Nel resto dell’anno, però, sono altre istituzioni a portare la fiaccola della divulgazione scientifica, per esempio i musei. Come si possono integrare queste realtà?

“La Settimana della cultura scientifica ha una grande partecipazione, e ognuno si sente protagonista delle iniziative che ha contribuito a realizzare. Quest’entusiasmo rappresenta una spinta enorme per promuovere altre attività, ed è uno stimolo fondamentale per le iniziative che poi si svolgono tutto l’anno. In termini chimici potrei paragonarla a un catalizzatore o a un fertilizzante. Non solo. La struttura decentrata e delocalizzata della Settimana della cultura scientifica dovrebbe ispirare anche le istituzioni che per tradizione sono centralizzate, come appunto i musei che rischiano di smorzare l’interesse e la partecipazione dei cittadini. Infatti nel futuro Museo della scienza di Roma, vogliamo che uno spazio del museo sia dedicato alla ‘rete multipolare’. A turno, secondo una rotazione stabilita in base a criteri di qualità, ciascuna delle iniziative periferiche si trasferirà nella sede centrale, insomma una sorta di vetrina per tutte le realtà locali come le circoscrizioni, le scuole e così via. Non si possono coinvolgere le persone con iniziative che stanno esclusivamente al centro di Roma, o di qualsiasi altra città, e solo con grandi eventi, perché si sentono escluse nel 90 per cento dei casi. Il nostro obiettivo che il museo venga considerato piuttosto come un traguardo”.

Perché, nonostante tutto, divulgare la scienza rimane così difficile?

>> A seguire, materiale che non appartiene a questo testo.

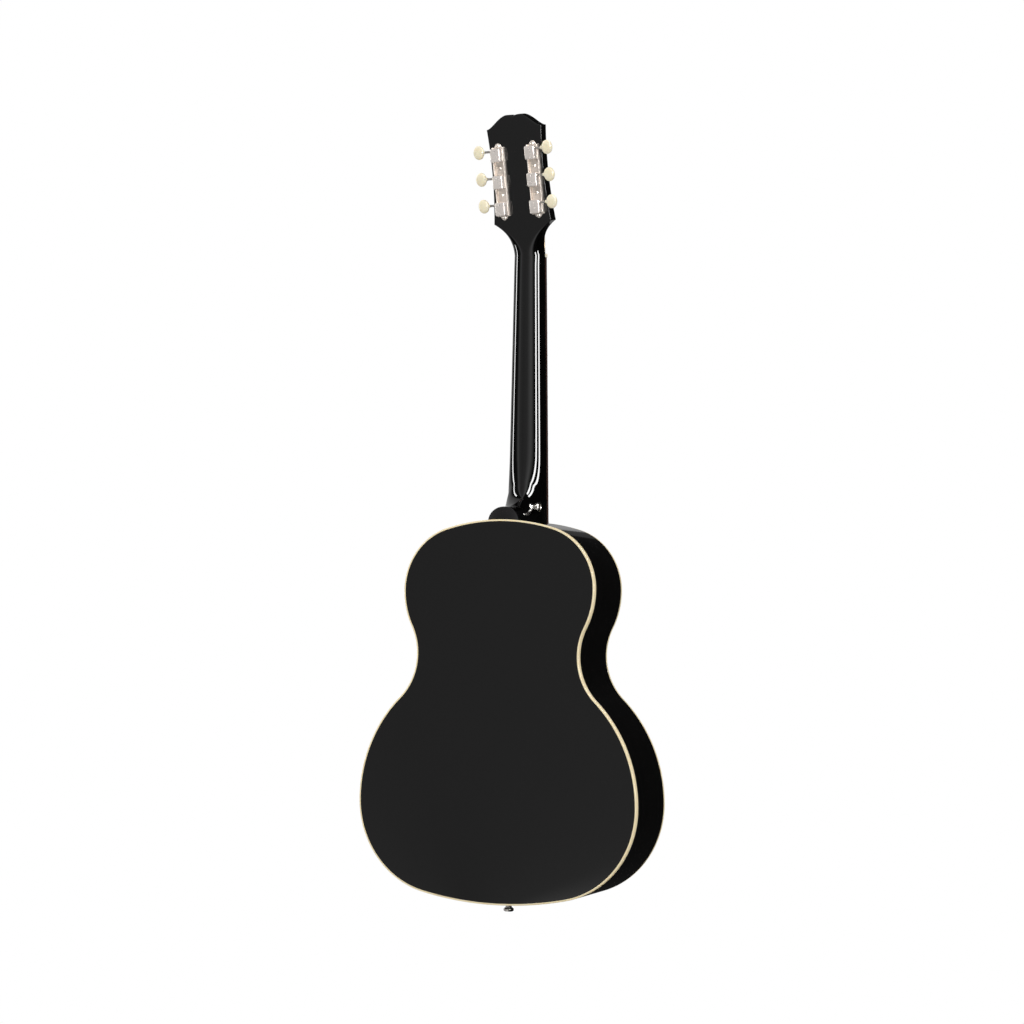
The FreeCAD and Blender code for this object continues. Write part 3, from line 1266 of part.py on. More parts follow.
def tuners():
    """Six tuners numbered as their strings; returns the room that the plates' screws need."""
    covers, bushings = [], []
    for index in range(STRING_COUNT):
        side, rank = string_side(index), post_rank(index)
        label = index + 1
        node(f"tuner_post_{label}", post(f"post_{label}", side, rank))
        node(f"tuner_worm_{label}", worm(f"worm_{label}", side, rank))
        node(f"tuner_button_{label}", button(f"button_{label}", side, rank))
        covers.append(cover(f"cover_{label}", side, rank))
        bushings.append(bushing(f"bushing_{label}", side, rank))
    node("tuner_covers", on_head(group("cover_group", *covers)))
    node("post_bushings", on_head(group("bushing_group", *bushings)))
    screws, rooms = [], []
    for name, side in (("bass", 1), ("treble", -1)):
        node(f"tuner_plate_{name}", tuner_plate(f"plate_{name}", side))
        for index, height in enumerate(screw_heights()):
            middle = f"{side} * tuner_half_spread"
            screws.append(wood_screw(f"plate_screw_{name}_{index}", middle, "head_back - plate_thickness",
                                     height, "-Y", "screw_shank_length"))
            rooms.append(rod(f"plate_screw_room_{name}_{index}", "Y", "screw_shank_radius",
                             "screw_shank_length", middle, "head_back - plate_thickness", height))
    node("plate_screws", on_head(group("plate_screw_group", *screws)))
    return on_head(group("plate_screw_room", *rooms))


def strap_button_profile():
    """Waisted button with a broad rimmed head, about its own axis from its seat outwards."""
    base, waist = "strap_base_length", "(strap_base_length + strap_waist_length)"
    end = f"({waist} + strap_head_length + 1)"
    return [("strap_screw_radius", "0"), ("strap_base_radius", "0"), ("strap_base_radius", f"{base} * 0.5"),
            ("strap_waist_radius", base), ("strap_waist_radius", f"{waist} - 1"),
            ("strap_head_radius", waist), ("strap_head_radius", f"{waist} + strap_head_length"),
            ("strap_head_radius - 1.6", end), ("strap_screw_head", end),
            ("strap_screw_radius", f"{end} - 1.6")], end


def strap_buttons():
    """Both strap buttons, at the tail and on the bass flank of the heel, and their screws."""
    profile, end = strap_button_profile()
    reach = "(strap_screw_length - 6)"
    screw = [("0", f"-{reach}"), ("strap_screw_radius", f"-{reach} + 3"), ("strap_screw_radius", f"{end} - 1.6"),
             ("strap_screw_head", end), ("0", end)]
    seats = [("tail", "-Z", "0", "0", "0"),
             ("heel", "X", "heel_button_seat", "front - heel_button_drop", "body_length + heel_button_rise")]
    made, screws = [], []
    for name, axis, x, y, z in seats:
        made.append(place(turned(name + "_button", profile, axis), x, y, z))
        screws.append(place(turned(name + "_screw", screw, axis), x, y, z))
    node("strap_buttons", group("strap_button_group", *made))
    node("strap_button_screws", group("strap_screw_group", *screws))


PLATE_SCREW_ROOM = tuners()
COVER_SCREW_ROOM = rod_cover()
neck()
fingerboard()
truss_rod()
strap_buttons()


# ---- Check and write --------------------------------------------------------------------------

def check_and_write():
    """Stops if any object failed or any piece is broken, and then writes a file for each piece."""
    doc.recompute()
    faults = [f"{item.Name}: {item.State}" for item in doc.Objects
              if "Invalid" in item.State or "Error" in item.State]
    for label, item in nodes.items():
        shape = item.Shape
        if shape.isNull() or not shape.isValid() or not shape.Solids:
            faults.append(f"{label} has no valid solid")
    if faults:
        raise RuntimeError("; ".join(faults))
    os.makedirs("parts", exist_ok=True)
    for label, item in nodes.items():
        item.Shape.exportStep(f"parts/{label}.step")
        print(f"{label}: {len(item.Shape.Solids)} solid(s), {item.Shape.Volume:.0f} mm3")


check_and_write()
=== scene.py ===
"""Looks of a small-bodied, fourteen-fret steel-string guitar, dressed around its working frame.

Sizes are in millimetres and angles in degrees until a mesh is made.  +Z runs up the neck, +Y is the
side of the soundboard and +X the side of the bass strings.  The headstock has a frame of its own,
which starts at the nut's far edge and leans back: there +Y leaves the front face.
"""
import logging
import math
from dataclasses import dataclass, field
from enum import Enum

import bmesh
import bpy
import numpy as np
from mathutils import Matrix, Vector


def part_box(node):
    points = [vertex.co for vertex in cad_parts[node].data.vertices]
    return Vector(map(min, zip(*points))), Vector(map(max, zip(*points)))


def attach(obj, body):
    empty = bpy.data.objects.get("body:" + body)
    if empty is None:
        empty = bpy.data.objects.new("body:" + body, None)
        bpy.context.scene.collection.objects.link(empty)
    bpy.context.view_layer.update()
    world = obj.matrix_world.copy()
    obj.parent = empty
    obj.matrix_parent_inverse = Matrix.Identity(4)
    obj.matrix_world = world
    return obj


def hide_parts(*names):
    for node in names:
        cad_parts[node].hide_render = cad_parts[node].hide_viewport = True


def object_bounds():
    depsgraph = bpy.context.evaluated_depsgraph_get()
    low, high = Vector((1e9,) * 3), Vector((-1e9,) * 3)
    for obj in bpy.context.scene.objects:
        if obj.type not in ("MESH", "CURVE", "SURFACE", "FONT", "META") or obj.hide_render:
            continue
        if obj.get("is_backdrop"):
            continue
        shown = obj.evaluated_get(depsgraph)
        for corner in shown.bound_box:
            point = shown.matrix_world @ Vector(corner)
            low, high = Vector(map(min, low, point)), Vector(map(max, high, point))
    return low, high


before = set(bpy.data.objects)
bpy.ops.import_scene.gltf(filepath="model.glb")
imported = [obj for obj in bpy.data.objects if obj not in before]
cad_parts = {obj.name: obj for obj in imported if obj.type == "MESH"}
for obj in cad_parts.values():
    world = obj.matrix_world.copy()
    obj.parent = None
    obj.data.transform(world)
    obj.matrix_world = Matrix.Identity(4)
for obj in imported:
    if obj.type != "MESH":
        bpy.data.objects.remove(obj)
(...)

“Nel nostro paese ci si scontra con una cultura essenzialmente centralista, statalista e quasi esclusivamente umanista. Pochissime sono le occasioni per promuovere la cultura scientifica. E quelle rare iniziative sono spesso assai poco divulgative. Le faccio un esempio: la mostra Quark2000, presentata l’anno scorso al Palazzo delle Esposizioni dall’Istituto nazionale di fisica nucleare, era bellissima ma si rivolgeva a chi già conosceva l’argomento. Invece qualsiasi iniziativa di divulgazione scientifica deve rivolgersi a un cittadino di media cultura. Il segreto sta nel partire da elementi estremamente semplici e accessibili a tutti. Non significa rinunciare al rigore della scienza, ma scegliere tra i concetti che si vogliono esprimere quelli fondamentali ed elementari. Bisogna partire dal presupposto che non tutto è indispensabile. Solo così è possibile avvicinare alla scienza un pubblico sempre più numeroso”.

L’anno prossimo la Settimana della cultura scientifica compie dieci anni. Quali sono i vostri progetti?

“Posso rispondere solo per ciò che riguarda le iniziative di Roma nelle quali sono coinvolto direttamente. Innanzitutto allestiremo un planetario, attorno al quale vogliamo costruire una serie di eventi di osservazione e di studio del cielo rivolti alle scuole e alle circoscrizioni. Poi vogliamo estendere il progetto dei musei scolastici ai quartieri e ai dintorni di Roma che ancora non sono coinvolti. Inoltre le esperienze scientifiche che finora venivano illustrate con mostre fotografiche, potrebbero diventare veri e propri “esperimenti itineranti” da proporre nei centri periferici e di scuole. Ci sono poi le mostre già allestite in passato e che vanno rese ancora più semplici e accessibili al pubblico. Infine c’è un tema che ci sta particolarmente a cuore: il rapporto tra arte e scienza, sul quale abbiamo già lavorato molto. Ricordo per esempio la mostra Materiali e sculture e altri progetti interessanti come la ricerca scientifica applicata ai restauri di opere d’arte, i frattali, la cosiddetta pittura geometrica”.